Photo by Roeslein Alternative Energy
New biogas facility: The Ruckman Farm, owned by Smithfield Farms, will be the center of a facility using hog waste to produce biogas that will flow into a nearby natural gas pipeline.

A biogas plant under development in Gentry County could make northern Missouri a major player in the development of alternative fuels.

The St. Louis-based Roeslein Alternative Energy has joined Smithfield Farms in the opening of a plant producing natural gas from hog waste at the Ruckman Farm, northwest of Albany. The partnership also plans to use native grass grown at the Dunn Ranch, near Hatfield, for research into another type of alternative fuel.

The opening of the biogas facility was unveiled at a celebration Wednesday at the Smithfield Education Center, north of Princeton. Smithfield offered bus tours to the Ruckman Farm facility.

Roeslein Alternative Energy said the facility will create and inject large quantities of renewable natural gas into the national grid system. Construction of the $120 million biogas project began in 2014.

The project revolves around the installation of impermeable covers and flare systems on 88 existing manure lagoons at Smithfield’s hog finishing farm in northern Missouri. Roeslein said the covers reduce greenhouse gases, keep rain out of lagoons and reduce odor.

One of the reasons that the Ruckman Farm was chosen as the first production site is its close proximity to the ANR natural gas pipeline that crosses the farm.

“The technology we have developed is ready to be deployed commercially in a project that makes both economic sense and environmental sense,” said Rudi Roeslein, founder and president of Roeslein Alternative Energy.

Smithfield raises up to two million hogs annually on its Missouri farms.

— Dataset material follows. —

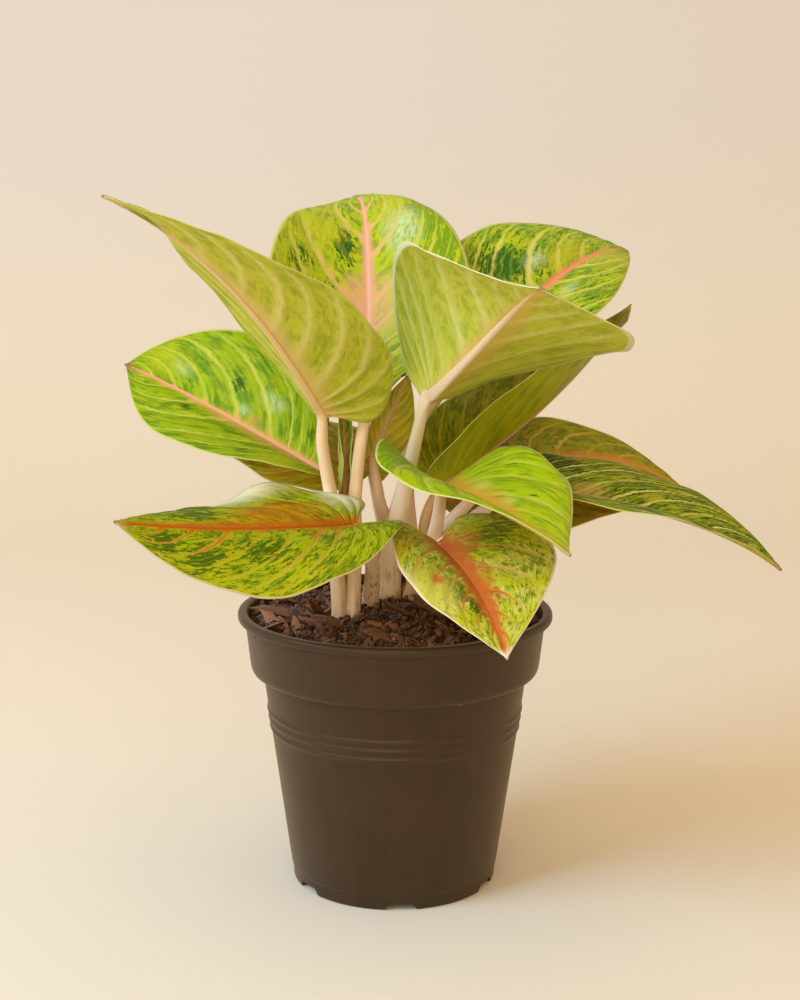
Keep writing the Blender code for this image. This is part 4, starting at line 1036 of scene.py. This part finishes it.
def makeMound(material):
    # a grid stretched to a disc, roughened, with its border carried down inside the pot
    piece, places = newGrid(mix["cells"], mix["cells"], 2)
    wall = innerWall(mix["edge"], mix["gap"])
    u, v = places[:, 0], places[:, 1]
    x = u * np.sqrt(1 - v * v / 2) * wall[0][0]
    y = v * np.sqrt(1 - u * u / 2) * wall[0][0]
    setPlaces(piece, np.stack([x, y, mixHeight(x, y)], -1) * mm)
    for size, strength in displacements:
        texture = bpy.data.textures.new("crumble", "CLOUDS")
        texture.noise_scale = size
        useModifier(piece, "DISPLACE", texture=texture, direction="Z", mid_level=0.5,
                    strength=strength * mm, texture_coords="LOCAL")

    def carryDown():
        bpy.ops.mesh.select_all(action="DESELECT")
        bpy.ops.mesh.select_non_manifold()
        for (r, z, _), (nextR, nextZ, _) in zip(wall, wall[1:-1]):
            down = {"value": (0, 0, (nextZ - z) * mm)}
            bpy.ops.mesh.extrude_region_move(TRANSFORM_OT_translate=down)
            bpy.ops.transform.resize(value=(nextR / r, nextR / r, 1), center_override=(0, 0, 0))
        bpy.ops.mesh.edge_face_add()
        bpy.ops.mesh.select_all(action="SELECT")

    editMesh(piece, carryDown, faceOut)
    piece.data.shade_smooth()
    return finishPiece(piece, "mix_mound", [material], ["soil"])


def groundAt(mound, x, y):
    hit, place, _, _ = mound.ray_cast(Vector((x, y, 200)) * mm, Vector((0, 0, -1)))
    return place.z / mm if hit else mix["edge"]


def turned(heading, tilt, lean):
    # a piece's turn on the ground, then its tilt and lean
    angles = [math.radians(a) for a in (heading, tilt, lean)]
    turns = [Matrix.Rotation(a, 3, axis) for a, axis in zip(angles, "ZYX")]
    return np.array(turns[0] @ turns[1] @ turns[2])


def strew(pattern, poses, name, material):
    # copies of a pattern, (place, turn, size) each, as one piece; the pattern is removed
    verts = readPlaces(pattern)
    faces = [tuple(face.vertices) for face in pattern.data.polygons]
    count = len(verts)
    places = [(verts * size) @ np.array(pose).T + place for place, pose, size in poses]
    faces = [tuple(i + k * count for i in face) for k in range(len(poses)) for face in faces]
    mesh = bpy.data.meshes.new(name)
    mesh.from_pydata(np.vstack(places) * mm, [], faces)
    piece = bpy.data.objects.new(name, mesh)
    bpy.context.scene.collection.objects.link(piece)
    bpy.data.objects.remove(pattern)
    tints = np.random.default_rng(len(poses)).random(len(poses))
    addAttribute(piece, "tint", "FLOAT", np.repeat(tints, count))
    finishPiece(piece, name, [material], ["soil"])


def scatter(rng, count, clear):
    # spots in the pot that keep clear of every stalk's foot
    feet = np.array([leaf["foot"] for leaf in leafShapes.values()])
    spots = []
    while len(spots) < count:
        r, angle = (mix["field"] - clear) * rng.random() ** 0.5, rng.uniform(0, turn)
        spot = np.array([r * math.cos(angle), r * math.sin(angle)])
        if np.linalg.norm(feet - spot, axis=1).min() > stalk["footRadius"] + clear:
            spots.append(spot)
    return spots


def barkPattern(seed):
    # a flat splinter, ridged along its grain, with ragged ends; one unit long
    rng = np.random.default_rng(seed)
    pattern, places = newGrid(7, 3)
    ragged = rng.uniform(-0.16, 0.16, 4)[np.rint((places[:, 1] + 0.5) * 3).astype(int)]
    narrow = rng.uniform(0.35, 0.9, 2)
    end = places[:, 0] + 0.5
    places[:, 0] += ragged * np.abs(places[:, 0]) * 2
    places[:, 1] *= 1 - (1 - narrow[0] * (1 - end) - narrow[1] * end) * np.abs(2 * end - 1)
    places[:, 1] += 0.12 * np.sin(end * 3 + rng.uniform(0, 6))
    places[:, 2] = 0.35 * rng.uniform(-1, 1, len(places)) + 0.8 * np.sin(end * 3.1)
    setPlaces(pattern, places)
    editMesh(pattern, faceOut)
    useModifier(pattern, "SOLIDIFY", thickness=1.0, offset=0)
    return pattern


def strewBark(rng, mound, skin):
    big = []
    for x, y, length, width, thickness, heading, tilt, lean in barkBig:
        place = (x, y, groundAt(mound, x, y) + bark["bigLift"])
        big.append((place, turned(heading, tilt, lean), (length, width, thickness)))
    strew(barkPattern(1), big[::2], "mix_barkBroad", skin)
    strew(barkPattern(5), big[1::2], "mix_barkLong", skin)
    for group in range(bark["groups"]):
        small = []
        for x, y in scatter(rng, bark["count"] // bark["groups"], bark["clear"]):
            length = rng.uniform(*bark["length"]) * rng.uniform(*bark["shorten"])
            tilt, lean = rng.uniform(-bark["tilt"], bark["tilt"], 2)
            width, thickness = (length * rng.uniform(*bark[key]) for key in ("width", "thickness"))
            place = (x, y, groundAt(mound, x, y) + rng.uniform(*bark["lift"]))
            way = turned(rng.uniform(0, 360), tilt, lean)
            small.append((place, way, (length, width, thickness)))
        strew(barkPattern(11 + group), small, "mix_barkSmall" + str(group), skin)


def strewLumps(rng, mound, name, kind, skin):
    selectOnly()
    bpy.ops.mesh.primitive_ico_sphere_add(subdivisions=1, radius=1)
    pattern = bpy.context.object
    places = readPlaces(pattern)
    setPlaces(pattern, places * rng.uniform(*lumpShape["rough"], (len(places), 1)))
    poses = []
    for x, y in scatter(rng, kind["count"], lumpShape["clear"]):
        size = rng.uniform(*kind["size"]) * rng.uniform(*lumpShape["shrink"])
        place = (x, y, groundAt(mound, x, y) + rng.uniform(*lumpShape["lift"]) * size)
        flat = (1, rng.uniform(*lumpShape["broad"]), rng.uniform(*lumpShape["high"]))
        poses.append((place, turned(*rng.uniform(0, 360, 3)), np.array(flat) * size))
    strew(pattern, poses, name, skin)


def layRootlets(rng, mound, skin):
    threads = []
    for x, y in scatter(rng, rootlets["count"], rootlets["clear"]):
        length, heading = rng.uniform(*rootlets["length"]), rng.uniform(0, turn)
        bend, arch = rng.uniform(-rootlets["bend"], rootlets["bend"]), rng.uniform(*rootlets["arch"])
        points, at = [], np.array([x, y])
        for k in range(rootlets["steps"]):
            part = k / (rootlets["steps"] - 1)
            if np.hypot(*at) > mix["field"]:
                break
            lift = arch * math.sin(math.pi * part) - rootlets["sunk"]
            points.append((*at, groundAt(mound, *at) + lift))
            way = heading + bend * part
            at = at + np.array([math.cos(way), math.sin(way)]) * length / rootlets["steps"]
        if len(points) < 4:
            continue
        path = smoothPath(points, rootlets["rings"])[0]
        radii = rootlets["radius"] * rng.uniform(*rootlets["thicken"])
        radii = radii * np.linspace(1, rootlets["taper"], len(path))
        thread = layTube(path, radii, rootlets["sides"])[0]
        editMesh(thread, weld, closeEnds, faceOut)
        threads.append(thread)
    roots = joinPieces(threads)
    roots.data.shade_smooth()
    finishPiece(roots, "mix_rootlets", [skin], ["soil"])


def mixSkin():
    s = Shading("peatMound")
    place = s.place()
    fine = s.noise(place, 1100, 3, 0.6)
    s.colour = (0.022, 0.010, 0.005)
    s.over(s.band(s.noise(place, 260, 4, 0.65), 0.38, 0.62), (0.17, 0.074, 0.036))
    s.over(s.band(fine, 0.54, 0.66), (0.38, 0.20, 0.11), 0.8)
    return s.finish(0.92, fine, 0.0006)


def strewnSkin(name, dark, light, pale, roughness, scale, height):
    # each copy takes its own tone from dark to light, with pale flecks
    s = Shading(name)
    tint = s.attribute("tint").outputs["Fac"]
    grain = s.noise(s.place(), scale, 3, 0.6)
    s.colour = dark
    s.over(s.scaled(grain, 0.6, s.scaled(tint, 0.9, -0.25)), light)
    s.over(s.band(grain, 0.6, 0.75), pale, 0.5)
    return s.finish(roughness, grain, height)


def rootSkin():
    s = Shading("rootletSkin")
    s.colour = (0.16, 0.09, 0.045)
    s.over(s.noise(s.place(), 300, 2), (0.50, 0.36, 0.22))
    return s.finish(0.7)


print("pot")
makePot(potPlastic())
print("potting mix")
mound = makeMound(mixSkin())
rng = np.random.default_rng(mix["seed"])
strewBark(rng, mound, strewnSkin("barkSkin", (0.020, 0.008, 0.004), (0.34, 0.135, 0.058),
                                 (0.60, 0.36, 0.20), 0.7, 700, 0.0004))
strewLumps(rng, mound, "mix_crumbs", crumbs,
           strewnSkin("crumbSkin", (0.012, 0.005, 0.0025), (0.24, 0.10, 0.045),
                      (0.46, 0.26, 0.14), 0.85, 1200, 0.0004))
strewLumps(rng, mound, "mix_grit", grit,
           strewnSkin("perliteSkin", (0.50, 0.42, 0.32), (0.88, 0.84, 0.76),
                      (0.95, 0.92, 0.88), 0.7, 900, 0.0002))
layRootlets(rng, mound, rootSkin())

# Camera, floor and light
view = dict(place=(0.0022, -0.8777, 0.3655), pitch=10.46, roll=0.3, lens=61.78)
# the paper sweep rises behind the plant; its colour turns to the cooler, darker wall tone by wallHeight,
# painted light for the upright part
studio = dict(floor=(0.84, 0.75, 0.60), wall=(0.75, 0.71, 0.645), wallHeight=0.5, size=6.0,
              front=1.2, flat=2.1, bend=0.9, aim=0.15, keyPlace=(-1.5, -0.95, 1.4), keySize=1.1,
              keyPower=42, keyTint=(0.42, 0.68, 1.0), fillPlace=(-0.3, -2.2, 0.8), fillSize=1.6,
              fillPower=16, fillTint=(1.0, 0.85, 0.66), sky=(0.84, 0.66, 0.45))


def makeCamera():
    camera = bpy.data.objects.new("camera", bpy.data.cameras.new("camera"))
    bpy.context.scene.collection.objects.link(camera)
    pitch, roll = math.radians(view["pitch"]), math.radians(view["roll"])
    back = Vector((0, -math.cos(pitch), math.sin(pitch)))
    up = Vector((0, math.sin(pitch), math.cos(pitch)))
    right = Vector((1, 0, 0))
    tiltedRight = right * math.cos(roll) + up * math.sin(roll)
    tiltedUp = up * math.cos(roll) - right * math.sin(roll)
    camera.matrix_world = Matrix.Translation(view["place"]) @ Matrix(
        (tiltedRight, tiltedUp, back)).transposed().to_4x4()
    camera.data.lens = view["lens"]
    camera.data.sensor_width = 36
    bpy.context.scene.camera = camera


def makeLight(name, place, size, power, tint):
    light = bpy.data.objects.new(name, bpy.data.lights.new(name, "AREA"))
    bpy.context.scene.collection.objects.link(light)
    light.data.size = size
    light.data.energy = power
    light.data.color = tint
    light.matrix_world = Matrix.Translation(place) @ (
        Vector(place) - Vector((0, 0, studio["aim"]))).to_track_quat("Z", "Y").to_matrix().to_4x4()


def makeFloor():
    floor, places = newGrid(2, 80, studio["size"])
    flat, radius = studio["flat"], studio["bend"]
    along = places[:, 1] + studio["size"] / 2
    bend = np.clip((along - flat) / radius, 0, math.pi / 2)
    rest = np.maximum(along - flat - radius * math.pi / 2, 0)
    places[:, 1] = np.minimum(along, flat) + radius * np.sin(bend) - studio["front"]
    places[:, 2] = radius * (1 - np.cos(bend)) + rest
    setPlaces(floor, places)
    floor.name = "studioFloor"
    s = Shading("paperSweep")
    s.colour = studio["floor"]
    # painted light: the sweep's colour grows cooler and darker with height
    s.over(s.band(s.split(s.place())[2], 0.0, studio["wallHeight"]), studio["wall"])
    floor.data.materials.append(s.finish(0.9, Specular_IOR_Level=0.1))
    floor.data.shade_smooth()


print("studio")
makeCamera()
makeFloor()
makeLight("keyLight", *(studio["key" + part] for part in ("Place", "Size", "Power", "Tint")))
makeLight("fillLight", *(studio["fill" + part] for part in ("Place", "Size", "Power", "Tint")))
world = bpy.data.worlds.new("studioAir")
world.use_nodes = True
world.node_tree.nodes["Background"].inputs["Color"].default_value = (*studio["sky"], 1)
bpy.context.scene.world = world
bpy.context.scene.view_settings.view_transform = "Standard"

According to the St. Joseph News-Press, the Nature Conservancy has offered 1,000 acres of the Dunn Ranch for research in using native grass for alternative fuels.

In an earlier announcement about the biogas plant, Blake Boxley, director of environmental health and safety for Smithfield, said, “This project will show how farmers can do more than produce food. We can make energy, we can reduce waste and we can be good stewards for most important resources—land and water.”